What you should do — Print verbatim the opening line of the material and every subsequent line through the one containing "COLLAR_TOP = 65.0".

Provided data —
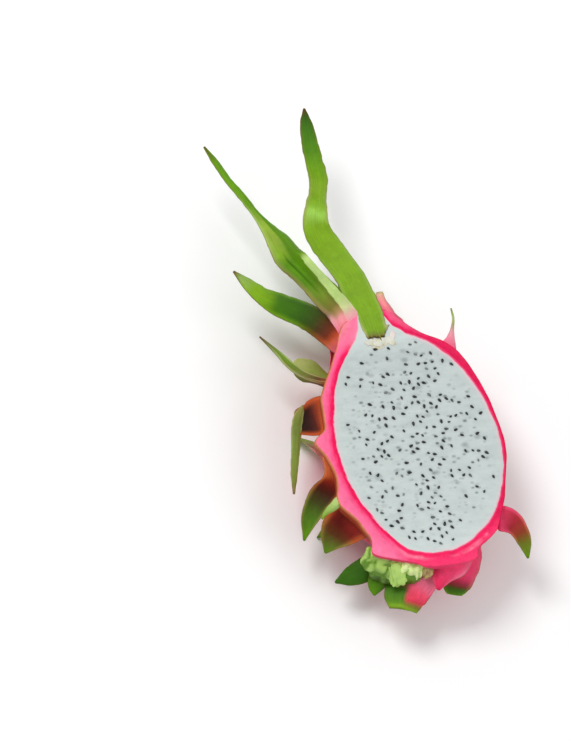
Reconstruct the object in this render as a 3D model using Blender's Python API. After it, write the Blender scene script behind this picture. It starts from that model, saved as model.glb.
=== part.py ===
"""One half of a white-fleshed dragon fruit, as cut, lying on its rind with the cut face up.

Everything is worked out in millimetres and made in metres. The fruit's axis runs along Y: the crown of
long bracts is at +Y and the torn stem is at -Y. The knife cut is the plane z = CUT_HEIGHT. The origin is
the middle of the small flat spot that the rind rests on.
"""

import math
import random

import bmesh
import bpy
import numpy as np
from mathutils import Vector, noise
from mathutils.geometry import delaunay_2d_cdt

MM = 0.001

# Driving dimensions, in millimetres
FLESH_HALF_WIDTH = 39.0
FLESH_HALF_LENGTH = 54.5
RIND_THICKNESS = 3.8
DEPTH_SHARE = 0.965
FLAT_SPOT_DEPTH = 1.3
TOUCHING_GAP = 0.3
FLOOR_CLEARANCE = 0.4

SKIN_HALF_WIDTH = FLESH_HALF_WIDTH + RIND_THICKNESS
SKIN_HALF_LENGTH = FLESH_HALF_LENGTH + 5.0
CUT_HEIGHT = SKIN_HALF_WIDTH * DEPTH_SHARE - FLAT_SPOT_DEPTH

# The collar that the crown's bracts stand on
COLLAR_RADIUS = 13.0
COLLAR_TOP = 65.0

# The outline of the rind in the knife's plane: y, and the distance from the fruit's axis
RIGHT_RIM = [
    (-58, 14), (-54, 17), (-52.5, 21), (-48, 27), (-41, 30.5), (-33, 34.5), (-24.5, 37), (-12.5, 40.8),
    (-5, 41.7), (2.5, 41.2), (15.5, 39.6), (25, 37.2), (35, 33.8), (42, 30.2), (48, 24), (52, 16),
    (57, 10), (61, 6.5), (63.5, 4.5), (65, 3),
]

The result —
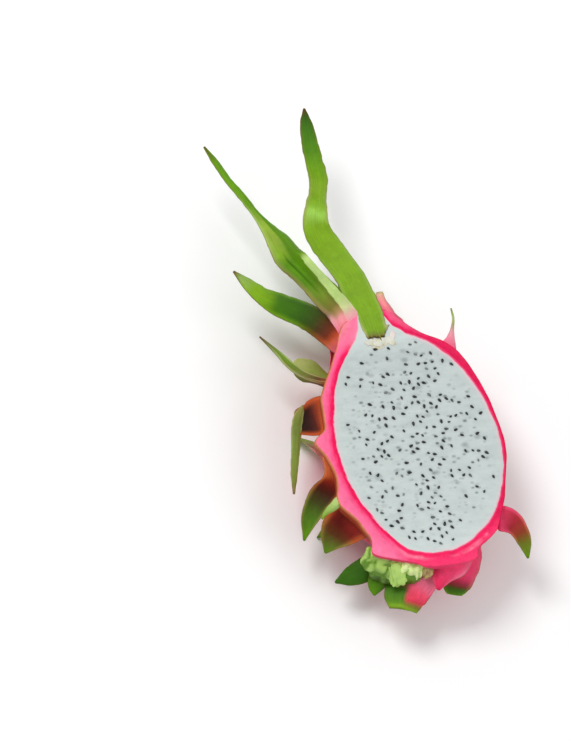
Reconstruct the object in this render as a 3D model using Blender's Python API. After it, write the Blender scene script behind this picture. It starts from that model, saved as model.glb.
=== part.py ===
"""One half of a white-fleshed dragon fruit, as cut, lying on its rind with the cut face up.

Everything is worked out in millimetres and made in metres. The fruit's axis runs along Y: the crown of
long bracts is at +Y and the torn stem is at -Y. The knife cut is the plane z = CUT_HEIGHT. The origin is
the middle of the small flat spot that the rind rests on.
"""

import math
import random

import bmesh
import bpy
import numpy as np
from mathutils import Vector, noise
from mathutils.geometry import delaunay_2d_cdt

MM = 0.001

# Driving dimensions, in millimetres
FLESH_HALF_WIDTH = 39.0
FLESH_HALF_LENGTH = 54.5
RIND_THICKNESS = 3.8
DEPTH_SHARE = 0.965
FLAT_SPOT_DEPTH = 1.3
TOUCHING_GAP = 0.3
FLOOR_CLEARANCE = 0.4

SKIN_HALF_WIDTH = FLESH_HALF_WIDTH + RIND_THICKNESS
SKIN_HALF_LENGTH = FLESH_HALF_LENGTH + 5.0
CUT_HEIGHT = SKIN_HALF_WIDTH * DEPTH_SHARE - FLAT_SPOT_DEPTH

# The collar that the crown's bracts stand on
COLLAR_RADIUS = 13.0
COLLAR_TOP = 65.0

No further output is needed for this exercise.